Rows from a 3D modeling dataset
□ □ □ □ □

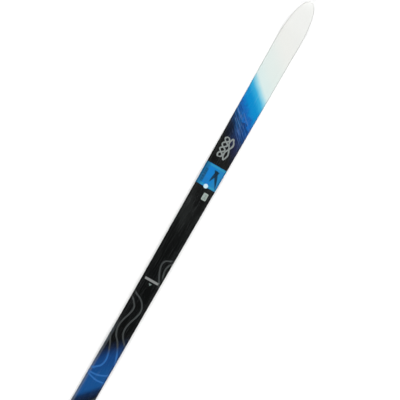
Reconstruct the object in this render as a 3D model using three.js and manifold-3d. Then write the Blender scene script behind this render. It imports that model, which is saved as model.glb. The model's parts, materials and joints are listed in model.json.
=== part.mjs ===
// A cross country touring ski, 1.5 m long, in sandwich construction with a cap: a grooved running base, glass
// laminates, a laminated wooden core with air channels, plastic sidewalls and spacers, a printed top sheet.
// Millimetres. +X runs towards the tip, +Y to the skier's left, +Z up. The origin is on the ground under the
// middle of the ski's length. Unloaded, it stands on two short running faces and arches between them.
import * as THREE from "three";
import { mergeVertices } from "three/addons/utils/BufferGeometryUtils.js";
import Module from "manifold-3d";

// ---- Driving dimensions ----

// Plan view
const length = 1500;
const shovelHalf = 30;
const waistHalf = 25;
const tailHalf = 27.5;
const tipX = length / 2;
const tailX = -length / 2;
const waistX = -120;
const noseLength = 126;
const nosePower = 2.8;
const tailRound = 20;
const tailPower = 3;
const tailWideX = tailX + 60;
const sidecutPower = 1.4;
const bluntNose = 0.6;
const bluntTail = 1.2;

// Side view. The balance line is where the toe of a binding goes.
const balanceX = -28;
const camber = 18;
const archHalf = 590;
const runningFace = 40;
const tipRise = 48;
const tipCurve = 2.1;
const tailRise = 5;
const tailCurve = 2;
const endThickness = 7;
const midThickness = 22;
const taperFront = 640;
const taperRear = 650;

// Cross-section
const glue = 0.1;
const baseThickness = 1.6;
const laminate = 0.8;
const topSheet = 0.7;
const edgeHeight = 3.2;
const edgeShare = 0.35;
const endBevel = 2;
const midBevel = 5.5;
const bevelShare = 0.3;
const sidewall = 3;
// The narrowest flat that may be left beside a bend of a section.
const narrowFlat = 0.3;

// Guide groove in the running base
const grooveMouth = 4.5;
const grooveFloor = 3;
const grooveDepth = 1.8;
const grooveSpread = 0.5;
// At the round tip the groove's mouth and floor stay within these shares of the half-width.
const grooveMouthShare = 0.7;
const grooveFloorShare = 0.5;
const grooveFrontX = 596;
const grooveRearX = -696;
const grooveRunOut = 50;

// Core
const coreFrontX = 600;
const coreRearX = -700;
const centreStringer = 6;
const stringerWidth = 5.5;
const channelWidth = 2.8;
const channelLength = 84;
const channelBridge = 36;
const channelMargin = 60;
const joint = 0.2;

// Mounting plate under the top laminate, where binding screws bite
const plateFrontX = balanceX + 70;
const plateRearX = balanceX - 220;
const plateThickness = 1.2;
const plateRamp = 8;
const plateInset = 0.4;

// Climbing skin strips in pockets of the base
const skinFrontX = balanceX + 250;
const skinRearX = balanceX - 150;
const skinY = 14.5;
const skinHalf = 7;
const skinPile = 0.95;
const skinStandsOut = 0.25;
const skinAdhesive = 0.2;
const pocketDepth = 1;
const pocketClearance = 0.25;

// A round end begins this share of its radius wide.
const roundStart = 0.25;

// Tail protector
const protectorX = tailX + 15;
const tongueX = tailX + 35;
const tongueInset = 5;

// Labels on the top sheet
const film = 0.25;
const filmGap = 0.05;
const bandRearX = 234;
const bandFrontX = 292.4;
const sealX = 236.2;
const sealY = 0;
const sealRadius = 5.7;
const codeRearX = 202.8;
const codeFrontX = 221.2;
const codeY = -10.9;
const codeHalf = 6.2;

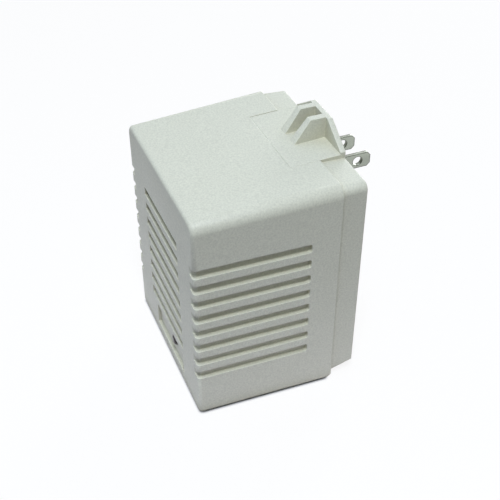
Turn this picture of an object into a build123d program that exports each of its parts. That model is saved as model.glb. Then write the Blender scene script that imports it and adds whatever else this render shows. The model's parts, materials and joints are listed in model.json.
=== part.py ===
from build123d import *
from math import radians, tan
import os

# A wall plug power supply: a deep moulded front shell, a shallow back cover with two flat blades and a
# screw tab, and inside them a mains transformer and a small rectifier board.
# X is the width, -Y the room side, +Y the wall side, Z up. The origin is the middle of the base.

os.makedirs("parts", exist_ok=True)

# Case
front_width = 72.0
front_height = 90.0
shell_depth = 55.0
cover_depth = 10.0
draft_angle = 2.2
wall = 3.0
top_round = 4.5
base_round = 1.2
front_round = 1.5
inner_round = 2.0
rear_chamfer = 2.0
moulding_gap = 0.2

# Grooves round the front corners and across the front
groove_count = 8
groove_pitch = 6.97
groove_height = 3.5
groove_depth = 1.5
groove_top = 71.15
side_groove_length = 44.0
groove_wrap = 4.0
groove_turn = 1.7
groove_end_round = 0.9
front_groove_length = 37.4

# Label recess and lamp hole in the front
recess_x = 2.2
recess_width = 32.4
recess_height = 10.3
recess_depth = 1.3
recess_bottom = 5.2
lamp_hole_diameter = 4.9
lamp_x = 5.4
lamp_height = 11.75

# Back cover
cover_wall = 2.6
cover_plate = 3.0
cover_inset = 1.2
cover_top_round = 3.0
cover_base_round = 1.5
cover_edge_round = 0.5
cover_base_slope = 0.2
pry_step = 1.0
pry_step_depth = 3.5
lip_length = 4.0
lip_wall = 1.5

# Tongue, tab and gussets on top of the cover
tongue_width = 37.3
tongue_length = 21.5
tongue_gap = 0.05
tongue_slit = 0.45
tab_thickness = 2.0
tab_rise = 10.7
tab_top_width = 14.4
tab_shoulder_rise = 3.1
tab_hole_diameter = 4.0
tab_hole_drop = 5.1
tab_hole_to_blades = 16.5
gusset_spacing = 8.1
gusset_top_spacing = 8.6
gusset_base_width = 4.0
gusset_top_width = 2.6
gusset_base_length = 15.0
gusset_top_length = 8.0
gusset_sink = 0.7
small_round = 0.4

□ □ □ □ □

# REQUIRED TASK
Count the lines of these entries that hold the string "saved", and give only that number.

# TASK OUTPUT
2